At an earlier meeting in Geneva in 1990 another powerful woman, Margaret Thatcher, had warned that “the threat to our world comes not only from tyrants and their tanks [but from] global warming as yet unseen but real enough for us to make changes and sacrifices, so that we do not live at the expense of future generations”.

Like Merkel, Thatcher was a scientist, so she understood the first tentative assessment in 1988 by the UN’s Intergovernmental Panel on Climate Change.

“Many of the precautionary actions that we need to take would be sensible in any event,” she said, citing improved energy efficiency and the development of alternative energy sources.

It was also in Geneva that Britain’s outspoken environment secretary John Gummer used the podium at COP2 to savage a fellow Commonwealth state.

“The present government of Australia” – led by John Howard – “is more interested in the profits it makes from selling coal to Japan than it is in future generations of Australians,” he said.

What this underlined was the nature of international relations: every country will act in what it perceives to be its national interest.

Plus, at that early stage, climate change was seen as a distant threat, something that would affect only future generations of humanity, so there was resistance to change. It wasn’t urgent then.

That was a long time ago. The journalists had no mobile phones (other than brick-sized “car phones”) and The Irish Times had given me a newfangled “laptop”, with a dial-up connection, to see if it would work over a distance of some 9,000km.

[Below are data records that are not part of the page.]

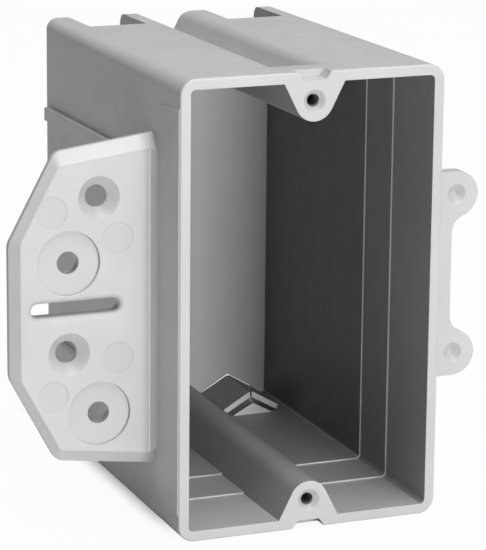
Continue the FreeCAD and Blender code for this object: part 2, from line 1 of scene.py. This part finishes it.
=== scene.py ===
# %% [markdown]
# # A nail-on switch box in grey moulded plastic
#
# The part is one deep plastic box with a nailing bracket, a strap with two ears and eight small
# clamp flaps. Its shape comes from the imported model, so this lesson is about the finish: soft
# edges, a satin grey skin with the marks a mould leaves, and a quiet studio around it.
#
# Everything is in metres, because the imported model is. A finished part always loads its fixed
# frame first, so that nothing made later can drift away from it.

import json
import math

import bmesh
import bpy
from mathutils import Matrix
from mathutils import Vector

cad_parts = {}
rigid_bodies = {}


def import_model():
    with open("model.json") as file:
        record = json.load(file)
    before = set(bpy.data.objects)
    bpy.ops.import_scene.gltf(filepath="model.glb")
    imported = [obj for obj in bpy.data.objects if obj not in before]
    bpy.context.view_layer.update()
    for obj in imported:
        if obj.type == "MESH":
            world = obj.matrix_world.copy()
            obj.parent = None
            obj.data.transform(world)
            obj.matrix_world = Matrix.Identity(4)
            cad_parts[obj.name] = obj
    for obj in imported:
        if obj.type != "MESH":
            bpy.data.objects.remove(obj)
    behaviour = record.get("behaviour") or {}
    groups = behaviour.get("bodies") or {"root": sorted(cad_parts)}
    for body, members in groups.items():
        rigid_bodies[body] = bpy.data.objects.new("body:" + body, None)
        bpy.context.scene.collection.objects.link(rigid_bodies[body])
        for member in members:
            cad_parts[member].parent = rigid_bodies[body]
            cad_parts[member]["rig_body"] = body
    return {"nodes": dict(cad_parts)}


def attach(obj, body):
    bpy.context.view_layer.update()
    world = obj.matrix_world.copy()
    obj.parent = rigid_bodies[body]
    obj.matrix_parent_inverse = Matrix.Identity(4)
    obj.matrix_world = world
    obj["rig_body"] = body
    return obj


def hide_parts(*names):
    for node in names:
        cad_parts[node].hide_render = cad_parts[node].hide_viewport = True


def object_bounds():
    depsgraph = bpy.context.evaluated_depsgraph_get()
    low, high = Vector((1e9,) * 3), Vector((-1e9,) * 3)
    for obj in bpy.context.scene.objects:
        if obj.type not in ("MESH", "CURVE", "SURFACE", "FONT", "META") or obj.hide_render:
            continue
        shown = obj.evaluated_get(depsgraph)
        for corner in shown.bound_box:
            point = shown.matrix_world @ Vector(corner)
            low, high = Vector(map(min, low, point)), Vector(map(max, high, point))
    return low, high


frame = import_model()
nodes = frame["nodes"]
cad_low, cad_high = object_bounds()
print("nodes:", len(nodes))
print("size in mm:", [round(1000 * side, 2) for side in cad_high - cad_low])

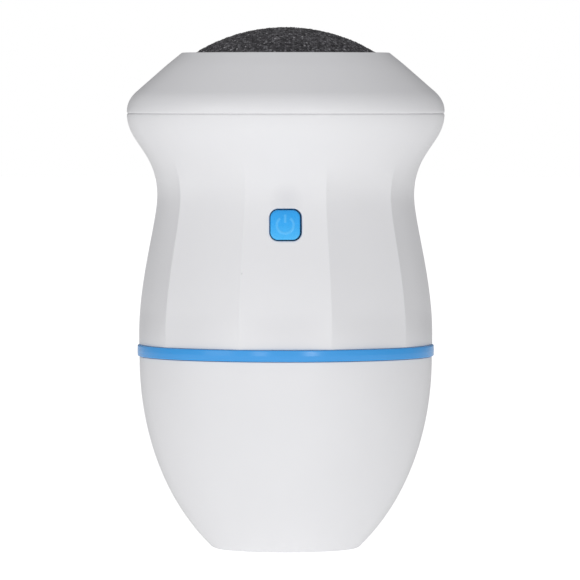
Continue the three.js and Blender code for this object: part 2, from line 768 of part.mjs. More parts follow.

Often it didn’t, which meant reading out my stories over the phone to a copytaker in Dublin from stiflingly hot, plastic telephone kiosks in Rio.

International nit-picking

At COP3, in Kyoto, the US delegation was led by a former trade negotiator, prompting John Gummer to remark that the US was treating the talks like “piddling trade negotiations over the price of beans when what’s at stake is the future of the planet and whether Bangladesh and numerous island states are to go under water”.

When the US vice-president, Al Gore, arrived to take charge of his country’s delegation a deal was done.

The Kyoto Protocol was the first international treaty on climate change.

And it was at the insistence of the US that “market mechanisms” such as carbon trading were included, to make it easier for countries to comply with Kyoto.

But Gore went on to be defeated by a hair’s breadth in the US presidential election of 2000, and George W Bush claimed victory.

As the new president was an oilman to his core, surrounded by other oilmen, one of his first acts, in March 2001, was to pull out of the protocol, saying that it would hurt the US economy.

It appeared that the first serious effort to begin implementing the UN climate-change convention was doomed to fail. But the EU as a whole ratified the protocol, and Russia’s decision to follow suit, in 2005, finally brought it into force.

This seems to have come as a surprise to several countries, including Ireland, which had been carrying on as though the Kyoto Protocol was never going to be ratified.

In the meantime annual UN climate summits got bogged down in international nit-picking, with developing countries demanding that their richer counterparts do more, while the US repeatedly threw spanners in the works, in what seemed to many as a determined effort to derail the already tortuous consensus-building process.

Sometimes it was like watching paint dry. But there were diversions such as the Climate Action Network’s Fossil of the Day awards, presented to countries that were seen to be behaving badly, or the little pots of grass handed out at COP6, in The Hague, to mock Australia’s demand that all of its grassland be classified as a “carbon sink”.

Behind the scenes over all these years lurked fossil fuel lobbyists such as the late Don Pearlman, of Washington law firm Patton, Boggs and Blow. Even at COP1, in Berlin, he was branded “King of the Carbon Club” by Der Spiegel.

Indeed, he was one of the few who had reportedly read every single document generated by the process.

He would turn up at plenary sessions of the Intergovernmental Panel on Climate Change, persistently questioning its scientific findings with a view to downplaying the risks.

Then, at closed-door meetings at UN climate conferences, he would cite the doubts and uncertainties he himself had promoted, to justify watering down draft negotiating texts that had called for firmer action.

I took a close-up photograph of Pearlman at the Kyoto summit in 1997, having cornered him in the convention’s only smoking area (he smoked Dunhills, as I recall), and then used it as my only slide in a talk to Sustainable Energy Ireland, saying that he was the type of opposition they were up against.

That UN climate conferences had to be held every year kept the issue on the international agenda, even if it was eclipsed by the “war on terror” launched after the 9/11 attacks in 2001.